==== Input ====
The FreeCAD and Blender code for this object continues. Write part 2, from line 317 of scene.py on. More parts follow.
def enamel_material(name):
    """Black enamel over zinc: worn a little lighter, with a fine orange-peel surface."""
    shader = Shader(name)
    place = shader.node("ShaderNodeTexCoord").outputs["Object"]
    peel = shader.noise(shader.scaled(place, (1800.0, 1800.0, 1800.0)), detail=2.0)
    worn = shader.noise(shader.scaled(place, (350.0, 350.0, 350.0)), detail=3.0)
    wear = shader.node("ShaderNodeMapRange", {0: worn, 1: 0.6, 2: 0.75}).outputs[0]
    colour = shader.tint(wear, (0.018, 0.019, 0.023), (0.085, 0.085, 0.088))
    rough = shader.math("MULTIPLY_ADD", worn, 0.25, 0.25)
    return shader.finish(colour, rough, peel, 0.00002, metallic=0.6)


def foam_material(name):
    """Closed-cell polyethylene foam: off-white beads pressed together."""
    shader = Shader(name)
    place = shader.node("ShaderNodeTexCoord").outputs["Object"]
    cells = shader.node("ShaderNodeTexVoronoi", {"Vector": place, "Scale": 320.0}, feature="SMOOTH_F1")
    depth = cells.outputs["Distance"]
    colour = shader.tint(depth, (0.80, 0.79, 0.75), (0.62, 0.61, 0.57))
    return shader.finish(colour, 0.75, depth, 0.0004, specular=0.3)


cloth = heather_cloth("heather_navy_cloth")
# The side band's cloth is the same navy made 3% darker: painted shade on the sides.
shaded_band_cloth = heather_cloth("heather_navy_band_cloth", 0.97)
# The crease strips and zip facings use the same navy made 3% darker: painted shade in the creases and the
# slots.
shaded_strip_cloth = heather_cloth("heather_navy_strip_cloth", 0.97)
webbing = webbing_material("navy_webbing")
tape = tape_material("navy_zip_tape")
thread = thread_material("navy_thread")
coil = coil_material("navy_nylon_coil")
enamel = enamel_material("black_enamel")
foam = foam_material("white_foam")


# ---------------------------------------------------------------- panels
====
==== Input ====
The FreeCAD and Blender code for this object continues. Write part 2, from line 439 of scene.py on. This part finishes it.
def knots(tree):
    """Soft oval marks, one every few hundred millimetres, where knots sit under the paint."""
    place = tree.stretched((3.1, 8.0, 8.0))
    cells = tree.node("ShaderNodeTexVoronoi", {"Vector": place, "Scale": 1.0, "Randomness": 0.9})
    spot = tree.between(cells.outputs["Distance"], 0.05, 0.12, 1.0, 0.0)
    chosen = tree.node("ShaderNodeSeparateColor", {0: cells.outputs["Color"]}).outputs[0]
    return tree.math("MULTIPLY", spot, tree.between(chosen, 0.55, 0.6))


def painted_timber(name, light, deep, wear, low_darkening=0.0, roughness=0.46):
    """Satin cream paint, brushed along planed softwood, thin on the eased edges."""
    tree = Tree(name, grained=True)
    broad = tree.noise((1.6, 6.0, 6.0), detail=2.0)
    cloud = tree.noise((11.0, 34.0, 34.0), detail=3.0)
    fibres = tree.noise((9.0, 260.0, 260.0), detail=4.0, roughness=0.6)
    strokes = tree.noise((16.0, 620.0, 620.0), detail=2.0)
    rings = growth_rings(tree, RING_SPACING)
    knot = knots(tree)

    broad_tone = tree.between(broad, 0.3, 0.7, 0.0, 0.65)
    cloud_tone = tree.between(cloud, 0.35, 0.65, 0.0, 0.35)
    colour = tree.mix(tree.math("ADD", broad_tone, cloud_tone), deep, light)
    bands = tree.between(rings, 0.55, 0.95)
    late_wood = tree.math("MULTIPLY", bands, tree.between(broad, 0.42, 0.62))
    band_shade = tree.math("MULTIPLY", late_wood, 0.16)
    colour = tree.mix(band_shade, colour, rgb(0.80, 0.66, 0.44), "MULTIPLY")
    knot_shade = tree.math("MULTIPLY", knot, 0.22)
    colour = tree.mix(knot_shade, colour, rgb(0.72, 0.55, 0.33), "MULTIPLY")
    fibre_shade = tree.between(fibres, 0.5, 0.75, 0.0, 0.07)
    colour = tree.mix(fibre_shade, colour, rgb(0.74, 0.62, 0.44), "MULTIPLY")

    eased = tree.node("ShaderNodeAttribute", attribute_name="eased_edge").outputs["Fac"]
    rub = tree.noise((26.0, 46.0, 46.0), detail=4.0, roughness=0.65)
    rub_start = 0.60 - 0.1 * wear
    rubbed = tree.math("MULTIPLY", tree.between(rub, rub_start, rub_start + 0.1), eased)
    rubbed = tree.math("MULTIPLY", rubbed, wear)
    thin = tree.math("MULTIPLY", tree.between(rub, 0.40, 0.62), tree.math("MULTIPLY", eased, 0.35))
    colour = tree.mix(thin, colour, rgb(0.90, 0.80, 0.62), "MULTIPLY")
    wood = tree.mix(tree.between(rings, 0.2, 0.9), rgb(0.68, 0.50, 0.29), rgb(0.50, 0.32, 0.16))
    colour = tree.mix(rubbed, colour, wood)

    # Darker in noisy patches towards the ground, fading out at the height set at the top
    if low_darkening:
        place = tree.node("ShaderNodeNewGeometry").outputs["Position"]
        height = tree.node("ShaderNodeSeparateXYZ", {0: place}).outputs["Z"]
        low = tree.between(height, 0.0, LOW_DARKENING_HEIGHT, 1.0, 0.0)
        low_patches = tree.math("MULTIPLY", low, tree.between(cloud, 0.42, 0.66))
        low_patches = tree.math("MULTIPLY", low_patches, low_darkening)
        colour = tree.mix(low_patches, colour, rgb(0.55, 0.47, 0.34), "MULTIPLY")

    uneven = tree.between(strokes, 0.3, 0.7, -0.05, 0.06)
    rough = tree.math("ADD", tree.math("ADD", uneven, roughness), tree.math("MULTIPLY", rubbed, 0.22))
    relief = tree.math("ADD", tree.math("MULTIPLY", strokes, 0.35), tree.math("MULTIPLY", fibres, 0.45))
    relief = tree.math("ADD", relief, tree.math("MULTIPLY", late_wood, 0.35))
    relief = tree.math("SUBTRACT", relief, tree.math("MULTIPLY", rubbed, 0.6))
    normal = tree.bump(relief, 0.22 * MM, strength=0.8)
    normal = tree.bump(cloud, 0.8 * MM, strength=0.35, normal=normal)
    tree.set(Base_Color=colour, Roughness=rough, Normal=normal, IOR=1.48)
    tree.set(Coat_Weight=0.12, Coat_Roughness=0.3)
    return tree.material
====
Copy the records above exactly, beginning at the line that contains "part finishes it." and stopping after the line that contains "tree.between(chosen, 0.55, 0.6))".

| Answer |
The FreeCAD and Blender code for this object continues. Write part 2, from line 439 of scene.py on. This part finishes it.
def knots(tree):
    """Soft oval marks, one every few hundred millimetres, where knots sit under the paint."""
    place = tree.stretched((3.1, 8.0, 8.0))
    cells = tree.node("ShaderNodeTexVoronoi", {"Vector": place, "Scale": 1.0, "Randomness": 0.9})
    spot = tree.between(cells.outputs["Distance"], 0.05, 0.12, 1.0, 0.0)
    chosen = tree.node("ShaderNodeSeparateColor", {0: cells.outputs["Color"]}).outputs[0]
    return tree.math("MULTIPLY", spot, tree.between(chosen, 0.55, 0.6))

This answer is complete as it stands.